## WHAT IS ASKED:
Read the data and repeat it in full, exactly.

## COLLECTED MATERIAL:
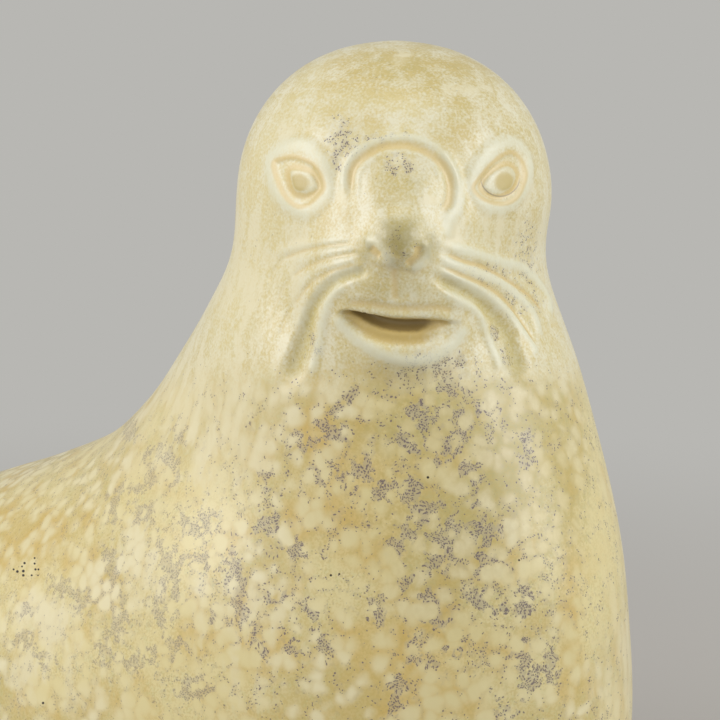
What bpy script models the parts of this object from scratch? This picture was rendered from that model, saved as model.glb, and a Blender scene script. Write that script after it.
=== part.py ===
# A seal figurine, modelled in one piece of glazed stoneware.
# The seal rests on a flat foot at z = 0 with its chest towards -Y and its tail towards +Y, and looks
# over its right shoulder. The main sizes are in metres. The face is a drawing made square from the
# front, from the middle of the head across to the viewer's right, then up. Its unit is a millimetre on
# this head, and grows with the head.

import math

import bmesh
import bpy
import numpy as np
from mathutils import Matrix, Vector
from mathutils.bvhtree import BVHTree

# Main sizes: over the fore flippers, from the chest to the tips of the hind flippers, and up to the
# middle of the head, which is a rounded dome a little squarer than a ball
BODY_WIDTH = 0.166
BODY_LENGTH = 0.338
HEAD_HEIGHT = 0.182
HEAD_RADIUS = 0.0378
HEAD_RISE = 0.0381
HEAD_SQUARENESS = 2.15
HEAD_TURN = math.radians(50)
FACE_LIFT = math.radians(10)
CROWN_TOP = math.radians(88)
DRAWN_RADIUS = 37.8
UNIT = HEAD_RADIUS / DRAWN_RADIUS

# The body is drawn in millimetres at the main sizes above, and stretches across, along and up with them
DRAWN_BODY = (166.0, 338.0, 182.0)
STRETCH = np.array((BODY_WIDTH, BODY_LENGTH, HEAD_HEIGHT)) / DRAWN_BODY

# Body: each section is an ellipse that spans from the back line to the belly line
#    back y, z      belly y, z      half width
SECTIONS = [
    ((244.0, 10.0), (244.0, -4.0), 13.0),
    ((230.0, 33.0), (232.0, -8.0), 25.0),
    ((195.0, 67.0), (200.0, -9.0), 42.0),
    ((149.0, 92.5), (152.0, -10.0), 55.0),
    ((108.5, 107.5), (94.0, -10.0), 61.0),
    ((81.5, 119.5), (22.0, -10.5), 62.0),
    ((65.5, 133.5), (-51.0, 26.0), 58.0),
    ((56.5, 146.0), (-60.5, 84.5), 48.0),
    ((45.5, 159.0), (-47.5, 134.0), 44.0),
    ((38.5, 170.0), (-35.5, 165.5), 38.5),
]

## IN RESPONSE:
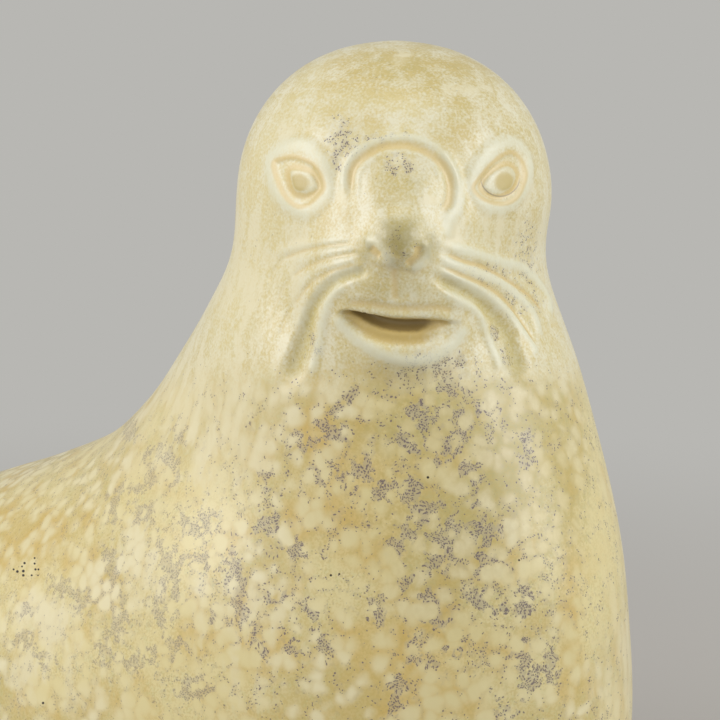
What bpy script models the parts of this object from scratch? This picture was rendered from that model, saved as model.glb, and a Blender scene script. Write that script after it.
=== part.py ===
# A seal figurine, modelled in one piece of glazed stoneware.
# The seal rests on a flat foot at z = 0 with its chest towards -Y and its tail towards +Y, and looks
# over its right shoulder. The main sizes are in metres. The face is a drawing made square from the
# front, from the middle of the head across to the viewer's right, then up. Its unit is a millimetre on
# this head, and grows with the head.

import math

import bmesh
import bpy
import numpy as np
from mathutils import Matrix, Vector
from mathutils.bvhtree import BVHTree

# Main sizes: over the fore flippers, from the chest to the tips of the hind flippers, and up to the
# middle of the head, which is a rounded dome a little squarer than a ball
BODY_WIDTH = 0.166
BODY_LENGTH = 0.338
HEAD_HEIGHT = 0.182
HEAD_RADIUS = 0.0378
HEAD_RISE = 0.0381
HEAD_SQUARENESS = 2.15
HEAD_TURN = math.radians(50)
FACE_LIFT = math.radians(10)
CROWN_TOP = math.radians(88)
DRAWN_RADIUS = 37.8
UNIT = HEAD_RADIUS / DRAWN_RADIUS

# The body is drawn in millimetres at the main sizes above, and stretches across, along and up with them
DRAWN_BODY = (166.0, 338.0, 182.0)
STRETCH = np.array((BODY_WIDTH, BODY_LENGTH, HEAD_HEIGHT)) / DRAWN_BODY

# Body: each section is an ellipse that spans from the back line to the belly line
#    back y, z      belly y, z      half width
SECTIONS = [
    ((244.0, 10.0), (244.0, -4.0), 13.0),
    ((230.0, 33.0), (232.0, -8.0), 25.0),
    ((195.0, 67.0), (200.0, -9.0), 42.0),
    ((149.0, 92.5), (152.0, -10.0), 55.0),
    ((108.5, 107.5), (94.0, -10.0), 61.0),
    ((81.5, 119.5), (22.0, -10.5), 62.0),
    ((65.5, 133.5), (-51.0, 26.0), 58.0),
    ((56.5, 146.0), (-60.5, 84.5), 48.0),
    ((45.5, 159.0), (-47.5, 134.0), 44.0),
    ((38.5, 170.0), (-35.5, 165.5), 38.5),
]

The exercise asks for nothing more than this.